Anggaran Pilkada serentak membengkak hingga Rp 7 triliun
Anggaran Pilkada serentak membengkak hingga Rp 7 triliun
Mustanir.com – Pemilihan Kepala Daerah (Pilkada) tahun 2015 ini akan berbeda dari tahun sebelumnya. Sebab, Pilkada kali ini akan digelar secara serentak di Indonesia.
Menteri Dalam Negeri Tjahjo Kumolo menyebut anggaran Pilkada Serentak yang bakal dihelat 9 Desember 2015 mendatang membengkak hingga mencapai Rp 7 triliun.
“Kami telah melakukan rapat bersama KPU (Komisi Pemilihan Umum) dan Bawaslu (Badan Pengawas Pemilu). Semua daerah telah menganggarkan untuk pilkada. Masuk dalam kategori cukup dan tercukupi. Namun mengalami pembengkakan anggaran hampir sampai Rp 7 triliun. Ini artinya belum efisien,” tegas Tjahjo Kumolokepada wartawan usai mengisi acara Rapat Pimpinan Nasional (Rapimnas) Ikatan Sarjana Katolik Indonesia (ISKA) di Gedung Kantor Pelayanan Pastoral Keuskupan Agung Semarang, di Jalan Imam Bonjol No 172 Kota Semarang, Jawa Tengah Sabtu (30/5).
Tjahjo menjelaskan sejauh ini pihaknya mengakui masih ada beberapa daerah yang belum memiliki persepsi sama dengan Komisi Pemilihan Umum Daerah ( KPUD). “Pada prinsipnya, semua anggaran telah tersedia,” ujarnya.
Mantan Sekjen PDIP ini mengungkapkan, anggaran Pilkada Serentak itu harus ada, kalau tidak, kepala daerah bisa mendapatkan sanksi.
“Sebab, ini amanat undang-undang yang harus dilaksanakan dengan baik. Kalau memang ada penyisiran anggaran baru dari APBD, kami sudah memberikan payung hukum, sepanjang penyisiran itu tidak menyangkut anggaran pendidikan, kesehatan, dan infrastruktur. Itu bisa,” katanya.
Anggaran yang tidak penting, kata dia, misal anggaran untuk rapat-rapat bisa dialihkan untuk keperluan Pilkada Serentak. Menurutnya, persoalan anggaran tidak menjadi kendala.
“Namun hanya proses pentahapan antara uang itu cair, termasuk besarannya per-item masih menjadi kendala. Karena masih ada beberapa daerah yang belum ada kata sepakat,” ujarnya.
Mengenai pembengkakan anggaran hingga mencapai Rp 7 triliun tersebut, Tjahjo mengaku juga masih menjadi pertanyaan pihaknya.
“Kurang lebih 30 persen lebih besar dari anggaran Pilkada 5 tahun sebelumnya.

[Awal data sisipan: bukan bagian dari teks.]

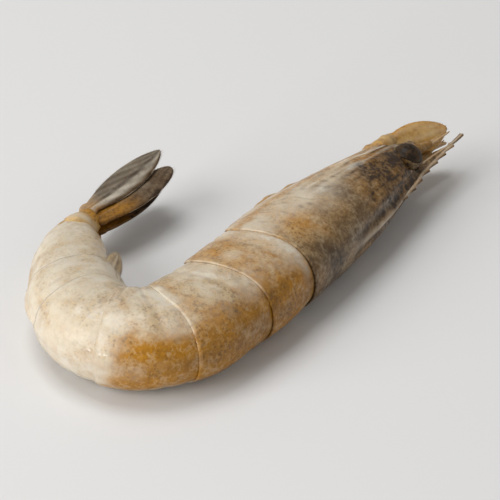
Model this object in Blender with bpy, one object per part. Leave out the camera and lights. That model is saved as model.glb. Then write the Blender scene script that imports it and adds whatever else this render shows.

Ternyata ada pembengkakan, sebab masing-masing daerah memiliki kondisi geografis berbeda,” katanya.
Hal lain yang menyebabkan pembengkakan di antaranya harus membeli kendaraan, atau tidak menyewa. “Tapi ini baru tahap awal. Kami berharap nanti bersama-sama mencari solusi agar pilkada semakin efektif dan efesien,” imbuhnya.

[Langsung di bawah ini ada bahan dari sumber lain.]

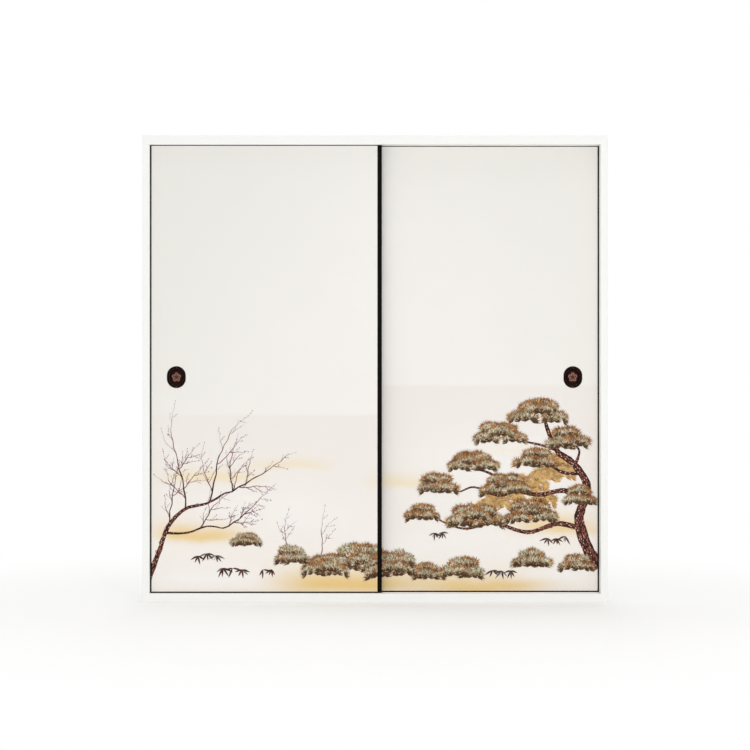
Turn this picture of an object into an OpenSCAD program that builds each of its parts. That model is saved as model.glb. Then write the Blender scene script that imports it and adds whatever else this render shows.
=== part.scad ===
// A pair of sliding paper doors in a four-sided timber frame with two tracks.
// The left door runs in the front track and the right door in the rear one.
// X runs left to right, -Y faces the viewer and Z is up.
// The origin is at the middle of the frame's underside.

/* [Opening] */
// Clear width between the two jambs
opening_w = 1768; // [1640:1:1900]
// Clear height from the sill to the head
opening_h = 1760; // [1700:1:1900]

/* [Frame] */
// Depth of the four frame members, front to back
frame_d = 105; // [95:1:130]
// Thickness of a jamb
jamb_t = 27; // [24:1:36]
// Thickness of the head
head_t = 36; // [32:1:48]
// Thickness of the sill
sill_t = 36; // [28:1:48]
// Chamfer along the long edges of the frame members
frame_chamfer = 1.5; // [0.5:0.25:3]
// Depth of the housing in a jamb for the end of the head or sill
housing_d = 5; // [3:0.5:7]

/* [Tracks] */
// Width of a groove in the head and sill
groove_w = 21; // [20:0.5:26]
// Width of the rib between the two grooves
rib_w = 12; // [9:0.5:18]
// Depth of the grooves in the head
head_groove_d = 15; // [12:0.5:18]
// Depth of the grooves in the sill
sill_groove_d = 3; // [2:0.25:4]
// Depth of the rebate in a jamb that hides the edge of a closed door
rebate_d = 12; // [8:0.5:14]
// Running clearance on each side of a door in its groove
slide_gap = 0.5; // [0.3:0.1:0.8]
// Clearance under a door, and where a door meets a jamb
rest_gap = 0.3; // [0.2:0.05:0.5]
// Room above a door in the head, which lets it be lifted out
lift_room = 6; // [5:0.5:8]

/* [Frame fixings] */
// Radius of the holes for the wall screws
fixing_hole_r = 2.75; // [2:0.25:3.5]
// Radius of the countersinks for the wall screws
fixing_sink_r = 5.5; // [4.5:0.25:7]
// Number of wall screws in each jamb
fixing_count = 4; // [3:1:6]
// Distance of the lowest wall screw from the sill, and of the highest from the head
fixing_end = 160; // [80:10:200]
// Radius of the corner screws
corner_screw_r = 2; // [1.5:0.25:2.5]
// Length of the corner screws
corner_screw_l = 60; // [45:1:75]
// Distance between neighbouring corner screws
corner_screw_pitch = 36; // [30:1:40]

/* [Door frame] */
// How far the two closed doors overlap
overlap_w = 54; // [40:1:70]
// Face width of a stile
stile_w = 17.5; // [15:0.5:24]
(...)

Selain itu Tjahjo berharap, setiap gubernur, wali kota, bupati, harus mampu mendeteksi daerah rawan yang berpotensi menjadi gangguan. Baik rawan korupsi, rawan konflik, rawan kecelakaan, rawan bencana, maupun rawan tindak kejahatan.

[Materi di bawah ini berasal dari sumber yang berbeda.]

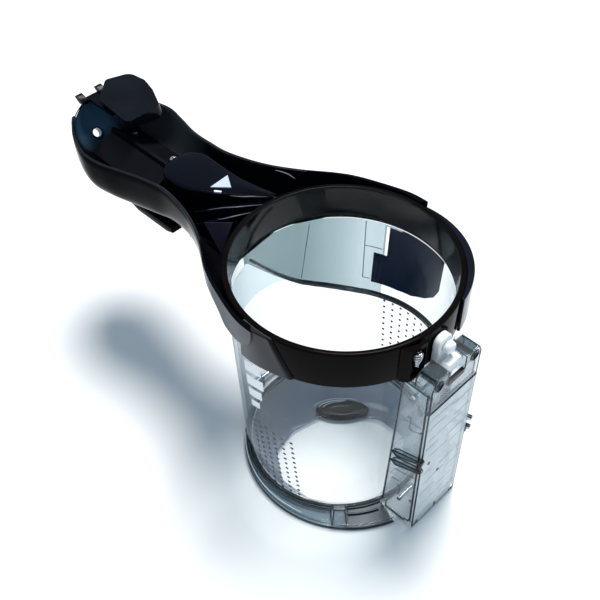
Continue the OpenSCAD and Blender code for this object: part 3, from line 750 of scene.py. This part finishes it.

“Harus terus melakukan konsolidasi dengan pihak kepolisian, TNI, dan BIN di daerah. Jangan sampai pemerintah, intelijen, kecolongan. Maka harus bisa mendeteksi sejak dini. Saya yakin, setiap gangguan bisa terdeteksi,” pungkasnya. (merdeka/adj)
Komentar Mustanir.com
Pemilihan kepala Daerah dalam sistem demokrasi memanglah mahal. Hanya mahalnya anggarannya ini tidak diikuti dengan baiknya perekonomian dan kesejehteraan masyarakat. Tercatat bahwa sebagian besar kepala daerah saat ini menjadi tersangka kasus korupsi.
Indonesia yang mayoritas muslim, sekali lagi, tidak cocok dengan demokrasi yang wataknya memang sudah memberikan kesempatan untuk melakukan korupsi. Kaum muslimin harus kembali kepada Syariat Islam.